Je suis ici dans un grand embarras pour le transport de mon bagage consistant en grande partie (en)dans un attirail de botanique. J’ai surtout, dans des papiers épars, un grand nombre de plantes sèches en assez ordre( ?) et communes pour la plupart, mais dont cependant quelques-unes sont plus curieuses ; mais je n’ai ni le temps ni le courage de les trier, puisque ce travail me devient désormais inutile. Avant de jeter au F(f)eu tout ce fatras de paperasses, j’ai voulu prendre la liberté de vous en parler à tout hasard ; et  s’il vous en dit de parcourir ce foin qui véritablement n’en vaut pas la peine, j’en pourrais faire une liasse qui vous parviendrait par M. Pasquet, car pour moi, je ne sais comment emporter tout cela, ni qu’en faire. Je crois me rappeler, par exemple, qu’il s’y trouve quelques Fougères, entre autres le polypodium fragrans que j’ai herborisé en Angleterre, et qui ne sont pas communes partout. Si même la revue de mon herbier et de mes livres de botanique pouvait vous amuser quelques moments, le tout pourrait être déposé chez vous, et vous le visiteriez à votre aise, je ne doute pas que vous ayez la plupart de mes livres. Il peut cependant s’en trouver d’Anglais comme Parkinson et le Gérard émaculé que peut-être n’avez-vous pas. Le Verius Cordus est assez rare ;  j’avais aussi Tragus mais je l’ai donné à M. Clappier.

 

Je suis surpris de n’avoir aucune nouvelle de M. Gouran à qui j’ai envoyé des Carex de ce pays qu’ils paraissaient désirer, et quelques autres petites plantes, le tout à l’adresse de M.de St Priest qu’il m’avait données. Peut être le paquet ne lui est-il pas parvenu ; c’est ce que je saurais vérifier, vu que jamais un seul mot de vérité ne pénètre à travers l’édifice de ténèbres qu’on a pris soin d’élever autour de moi.
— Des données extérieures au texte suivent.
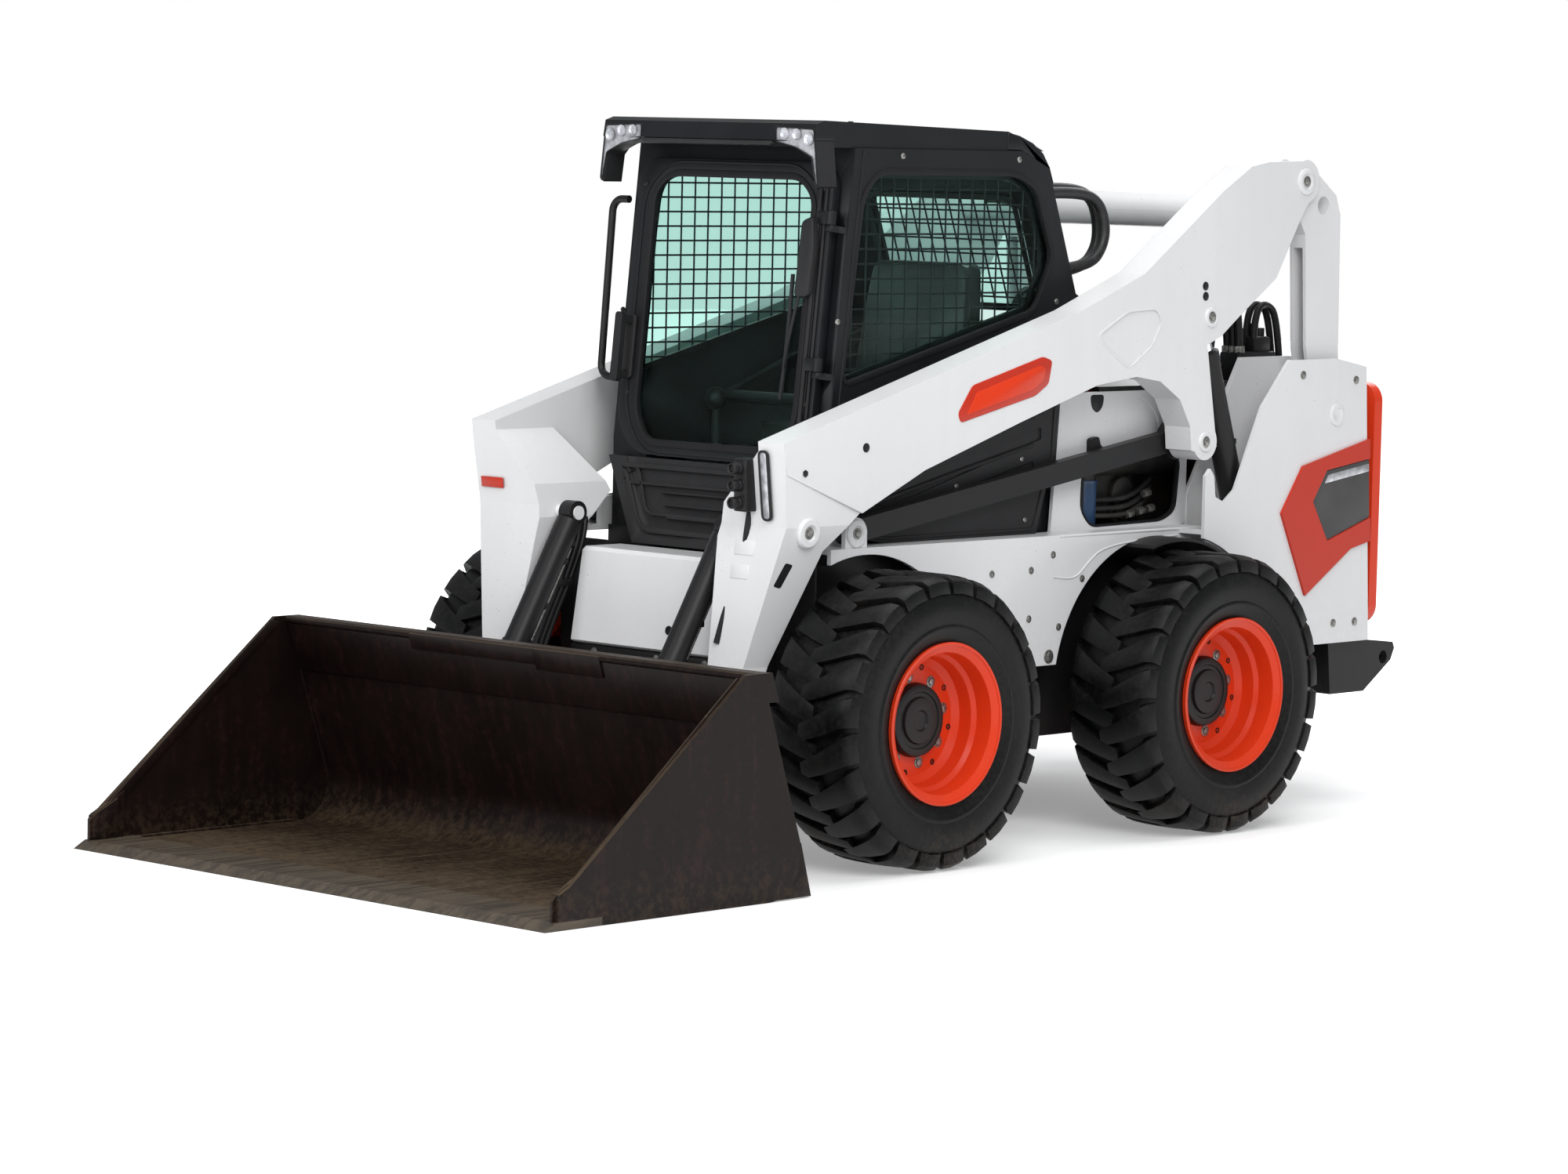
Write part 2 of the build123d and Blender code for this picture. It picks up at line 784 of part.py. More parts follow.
with BuildPart() as cab_frame:
    with BuildSketch(side(cab_half)):
        Polygon(*cab_outline, align=None)
    extrude(amount=2 * cab_half)
    with BuildSketch(side(cab_half - cab_wall)):
        Polygon(*cab_outline, align=None)
        offset(amount=-cab_wall, mode=Mode.REPLACE, kind=Kind.INTERSECTION)
    extrude(amount=2 * (cab_half - cab_wall), mode=Mode.SUBTRACT)
    with BuildSketch(side(cab_half)):
        with BuildSketch(mode=Mode.PRIVATE) as window_hole:
            Polygon(*side_window, align=None)
            fillet(window_hole.vertices(), 40)
        add(window_hole)
    extrude(amount=2 * cab_half, mode=Mode.SUBTRACT)
    with BuildSketch(across(1000)):
        with Locations((0, (door_foot_z + door_top_z) / 2)):
            RectangleRounded(2 * (door_half - 30), door_top_z - door_foot_z - 60, 60)
    extrude(amount=600, mode=Mode.SUBTRACT)
    with BuildSketch(across(100)):
        with Locations((0, 1660)):
            RectangleRounded(2 * rear_window_half, 380, 50)
    extrude(amount=320, mode=Mode.SUBTRACT)
    # Floor and knee space open down into the footwell
    with BuildSketch(level(deck_z - 10)):
        with Locations((1010, 0)):
            Rectangle(460, 2 * (toe_foot_half + 40))
    extrude(amount=60, mode=Mode.SUBTRACT)
    with BuildSketch(across(cab_foot_front - 2 * cab_wall)):
        with Locations((0, 990)):
            Rectangle(2 * (toe_foot_half + 40), 220)
    extrude(amount=4 * cab_wall, mode=Mode.SUBTRACT)
    # Lugs and pins of the door's hinges
    for rise in hinge_rises:
        hinge_plane = Plane(
            origin=door_plane.from_local_coords((hinge_y, rise - knuckle_length / 2, hinge_out)),
            x_dir=(0, 1, 0),
            z_dir=(-sin(radians(door_lean)), 0, cos(radians(door_lean))),
        )
        with BuildSketch(hinge_plane):
            Circle(door_knuckle)
        extrude(amount=18)
        with BuildSketch(hinge_plane):
            with Locations((8, hinge_out + door_plate / 2)):
                Rectangle(12, 2 * hinge_out + door_plate + 3)
        extrude(amount=18)
        with BuildSketch(hinge_plane):
            Circle(door_pin)
        extrude(amount=knuckle_length)
finish(cab_frame, "cab_frame")



with BuildPart() as door_frame:
    with BuildSketch(door_plane):
        with Locations((0, door_middle)):
            RectangleRounded(2 * door_half, door_height, 70)
            RectangleRounded(2 * (door_half - door_border), door_height - 2 * door_border, 60,
                             mode=Mode.SUBTRACT)
    extrude(amount=-door_plate)
    for rise in hinge_rises:
        knuckle_plane = Plane(
            origin=door_plane.from_local_coords((hinge_y, rise - knuckle_length / 2 + 20, hinge_out)),
            x_dir=(0, 1, 0),
            z_dir=(-sin(radians(door_lean)), 0, cos(radians(door_lean))),
        )
        with BuildSketch(knuckle_plane):
            Circle(door_knuckle)
            with Locations((-25, hinge_out - 4)):
                Rectangle(50, 8)
            Circle(door_pin + running_gap, mode=Mode.SUBTRACT)
        extrude(amount=knuckle_length - 22)
finish(door_frame, "door_frame")

with BuildPart() as door_glass:
    with BuildSketch(door_plane.offset(-12)):
        with Locations((0, door_middle)):
            RectangleRounded(2 * (door_half - door_border), door_height - 2 * door_border, 60)
    extrude(amount=-glass_plate)
finish(door_glass, "door_glass")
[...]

Heureusement, les ouvrages des hommes sont périssables comme eux, mais la vérité est éternelle : Post tenebras lux.

 

Agréer, Monsieur, je vous supplie, mes plus sincères salutations

 

*M. Rousseau, accablé de ses malheurs, avait pris dans ce temps là l’habitude de commencer toutes ses lettres par ce quatrain dont il était l’auteur ; il la continua pendant longtemps.